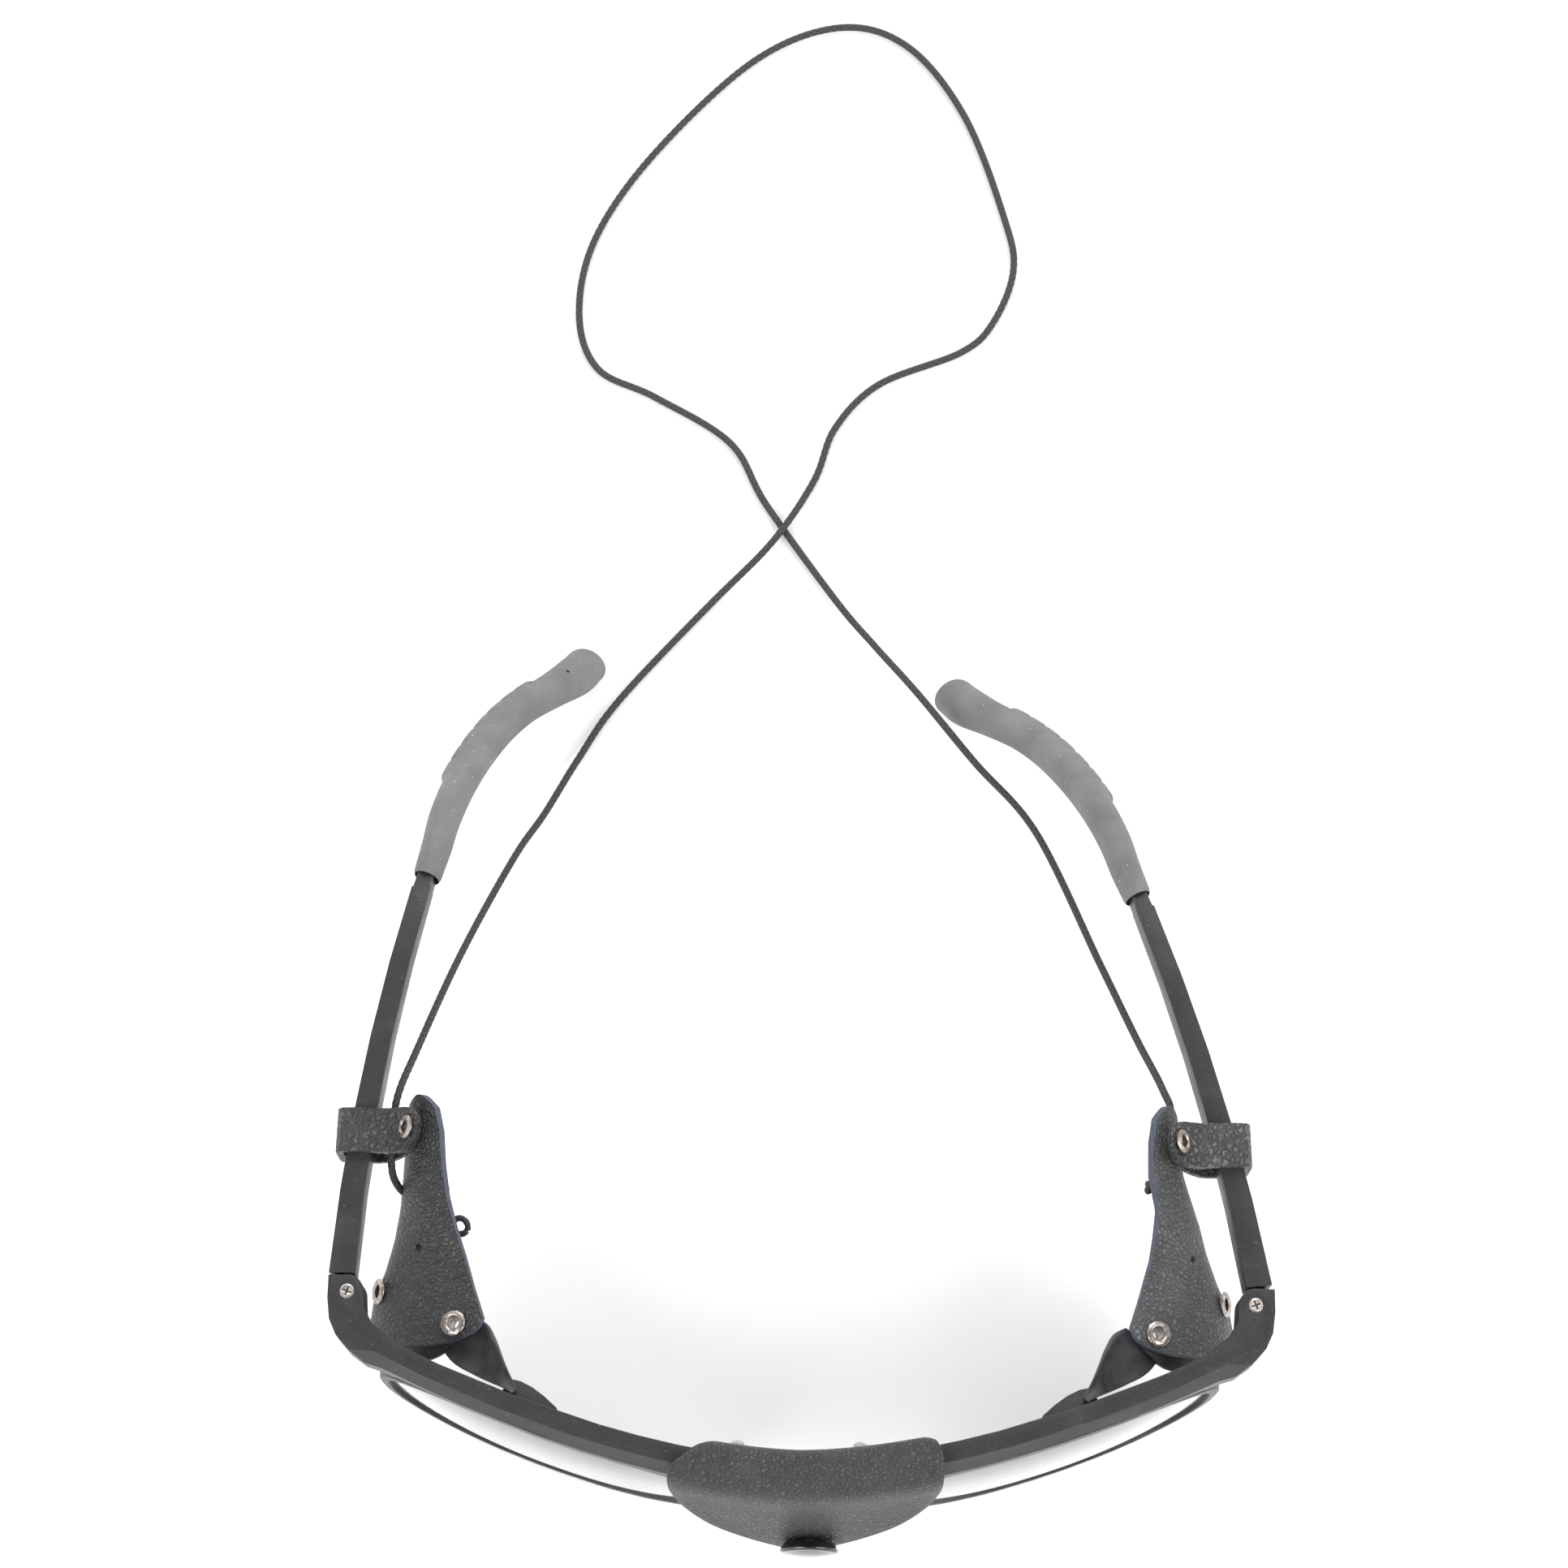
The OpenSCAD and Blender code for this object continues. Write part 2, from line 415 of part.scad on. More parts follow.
module knot() {
  sphere(r = 1.5, $fn = 24);
  for (a = [0, 70]) rotate([a, 30, 0]) rotate_extrude($fn = 24) translate([1.2, 0]) circle(r = 0.6, $fn = 16);
}
module cord_knot_left() color(dark) translate([-57.4, 14.6 + back, 31]) knot();
module cord_knot_right() color(dark) translate([54.2, 18.8 + back, 33]) knot();
module cord_tail_left() color(dark) translate([-52.6, 11 + back, 33]) rotate([20, -25, 0]) {
  rotate_extrude(angle = 320, $fn = 40) translate([1.2, 0]) circle(r = 0.5, $fn = 16);
}

front_frame();
lens_left();
lens_right();
nose_pad_left();
nose_pad_right();
bridge_cover();
snap_cap();
snap_socket();
snap_stud();
snap_post();
shield_carrier_left();
shield_carrier_right();
shield_left();
shield_right();
shield_eyelets_left();
shield_eyelets_right();
temple_left();
temple_right();
hinge_screw_left();
hinge_screw_right();
ear_sleeve_left();
ear_sleeve_right();
strap_left();
strap_right();
strap_eyelet_left();
strap_eyelet_right();
cord();
cord_knot_left();
cord_knot_right();
cord_tail_left();
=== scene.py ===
import math

import bmesh
import bpy
import numpy as np
from mathutils import Matrix, Vector


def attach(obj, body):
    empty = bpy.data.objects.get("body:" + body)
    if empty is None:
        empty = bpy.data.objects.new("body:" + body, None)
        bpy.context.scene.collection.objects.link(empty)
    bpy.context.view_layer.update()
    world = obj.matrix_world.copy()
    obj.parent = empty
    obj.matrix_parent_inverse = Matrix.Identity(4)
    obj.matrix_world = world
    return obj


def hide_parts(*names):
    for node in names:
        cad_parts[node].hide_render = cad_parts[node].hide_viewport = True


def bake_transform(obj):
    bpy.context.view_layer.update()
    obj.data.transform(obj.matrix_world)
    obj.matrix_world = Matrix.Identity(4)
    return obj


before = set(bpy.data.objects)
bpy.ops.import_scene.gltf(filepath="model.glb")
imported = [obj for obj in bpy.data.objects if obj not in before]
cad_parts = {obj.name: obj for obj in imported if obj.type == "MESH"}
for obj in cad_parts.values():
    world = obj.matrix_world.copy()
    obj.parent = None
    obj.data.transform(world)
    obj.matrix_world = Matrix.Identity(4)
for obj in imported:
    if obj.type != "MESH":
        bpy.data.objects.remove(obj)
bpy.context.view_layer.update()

# ---- sizes, in millimetres -------------------------------------------------
MM = 0.001
LEAN = math.radians(5)        # lean of the glasses as they stand
BACK, LIFT = -36.7, 42.1      # place of the hinge line in the row frame
HINGE_X = 68.7
RIGHT_FOLD = math.radians(6.8)    # the right temple stands part folded at rest
BAR_DEPTH = 4.4               # from the back of the brow bar to its front
SHIELD_T = 1.2
COVER_T = 1.4
LENS_W, LENS_H, LENS_T = 54, 36.6, 2.2
LENS_X = 38                   # middle of a lens
LENS_TOP = -5.6
LENS_BULGE = 1.6
CORD_D = 1.2
KNOT_CORD_R = 0.5             # the cord is pulled a little thinner in its knots
EYELET_HOLE = 1.42            # radius of the hole in the leather at an eyelet
CARRIER_HOLE = 2.05           # radius of the hole in the rubber round an eyelet
SLEEVE_END = 2.6              # length of the sleeve's rounded tip
SCREW_SLOT_Z = 41.78          # height over the table below which the screws' slots lie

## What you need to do
Reproduce each line verbatim.

## Final result
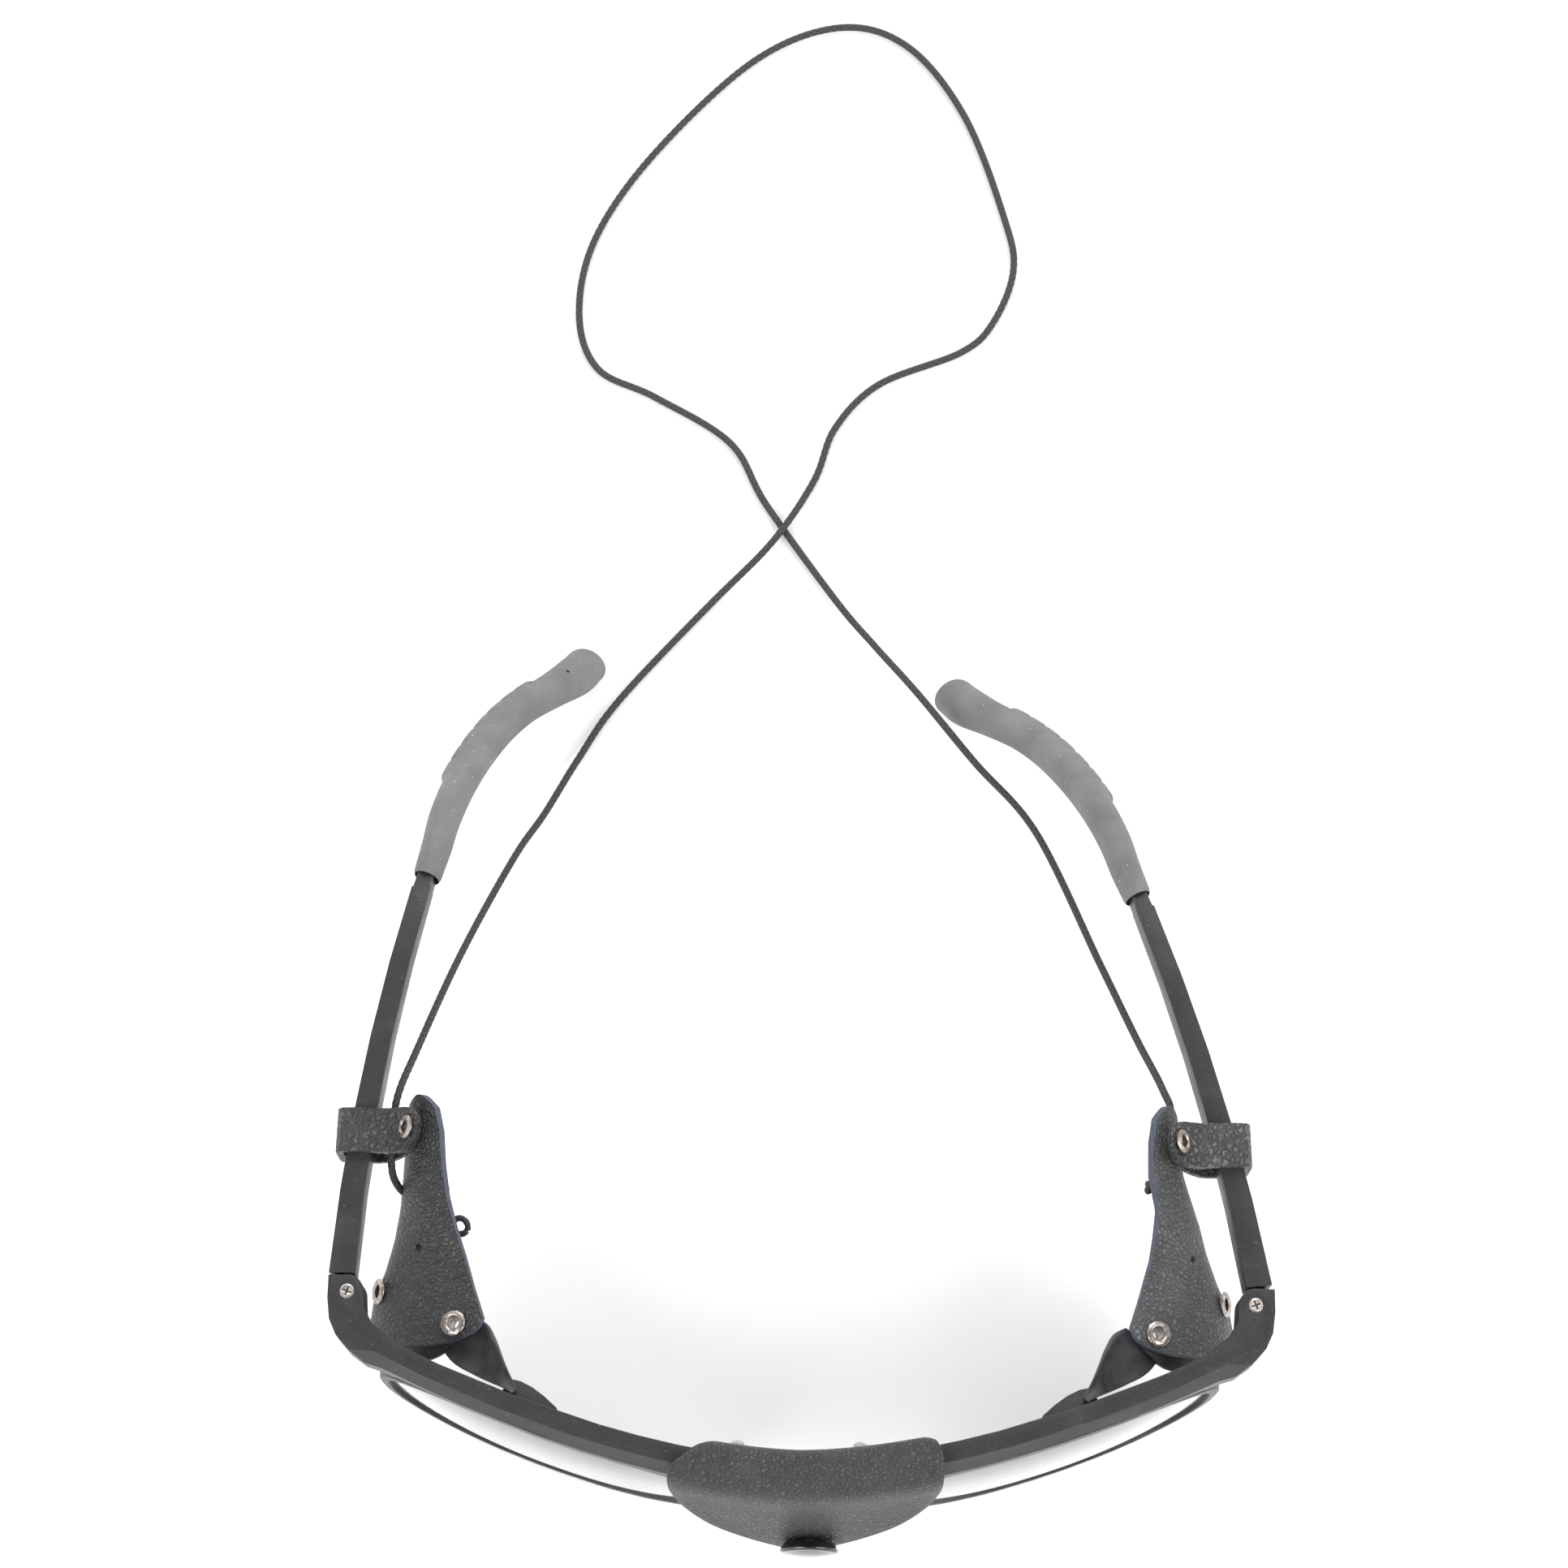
The OpenSCAD and Blender code for this object continues. Write part 2, from line 415 of part.scad on. More parts follow.
module knot() {
  sphere(r = 1.5, $fn = 24);
  for (a = [0, 70]) rotate([a, 30, 0]) rotate_extrude($fn = 24) translate([1.2, 0]) circle(r = 0.6, $fn = 16);
}
module cord_knot_left() color(dark) translate([-57.4, 14.6 + back, 31]) knot();
module cord_knot_right() color(dark) translate([54.2, 18.8 + back, 33]) knot();
module cord_tail_left() color(dark) translate([-52.6, 11 + back, 33]) rotate([20, -25, 0]) {
  rotate_extrude(angle = 320, $fn = 40) translate([1.2, 0]) circle(r = 0.5, $fn = 16);
}

front_frame();
lens_left();
lens_right();
nose_pad_left();
nose_pad_right();
bridge_cover();
snap_cap();
snap_socket();
snap_stud();
snap_post();
shield_carrier_left();
shield_carrier_right();
shield_left();
shield_right();
shield_eyelets_left();
shield_eyelets_right();
temple_left();
temple_right();
hinge_screw_left();
hinge_screw_right();
ear_sleeve_left();
ear_sleeve_right();
strap_left();
strap_right();
strap_eyelet_left();
strap_eyelet_right();
cord();
cord_knot_left();
cord_knot_right();
cord_tail_left();
=== scene.py ===
import math

import bmesh
import bpy
import numpy as np
from mathutils import Matrix, Vector


def attach(obj, body):
    empty = bpy.data.objects.get("body:" + body)
    if empty is None:
        empty = bpy.data.objects.new("body:" + body, None)
        bpy.context.scene.collection.objects.link(empty)
    bpy.context.view_layer.update()
    world = obj.matrix_world.copy()
    obj.parent = empty
    obj.matrix_parent_inverse = Matrix.Identity(4)
    obj.matrix_world = world
    return obj


def hide_parts(*names):
    for node in names:
        cad_parts[node].hide_render = cad_parts[node].hide_viewport = True


def bake_transform(obj):
    bpy.context.view_layer.update()
    obj.data.transform(obj.matrix_world)
    obj.matrix_world = Matrix.Identity(4)
    return obj


before = set(bpy.data.objects)
bpy.ops.import_scene.gltf(filepath="model.glb")
imported = [obj for obj in bpy.data.objects if obj not in before]
cad_parts = {obj.name: obj for obj in imported if obj.type == "MESH"}
for obj in cad_parts.values():
    world = obj.matrix_world.copy()
    obj.parent = None
    obj.data.transform(world)
    obj.matrix_world = Matrix.Identity(4)
for obj in imported:
    if obj.type != "MESH":
        bpy.data.objects.remove(obj)
bpy.context.view_layer.update()

# ---- sizes, in millimetres -------------------------------------------------
MM = 0.001
LEAN = math.radians(5)        # lean of the glasses as they stand
BACK, LIFT = -36.7, 42.1      # place of the hinge line in the row frame
HINGE_X = 68.7
RIGHT_FOLD = math.radians(6.8)    # the right temple stands part folded at rest
BAR_DEPTH = 4.4               # from the back of the brow bar to its front
SHIELD_T = 1.2
COVER_T = 1.4
LENS_W, LENS_H, LENS_T = 54, 36.6, 2.2
LENS_X = 38                   # middle of a lens
LENS_TOP = -5.6
LENS_BULGE = 1.6
CORD_D = 1.2
KNOT_CORD_R = 0.5             # the cord is pulled a little thinner in its knots
EYELET_HOLE = 1.42            # radius of the hole in the leather at an eyelet
CARRIER_HOLE = 2.05           # radius of the hole in the rubber round an eyelet
SLEEVE_END = 2.6              # length of the sleeve's rounded tip
SCREW_SLOT_Z = 41.78          # height over the table below which the screws' slots lie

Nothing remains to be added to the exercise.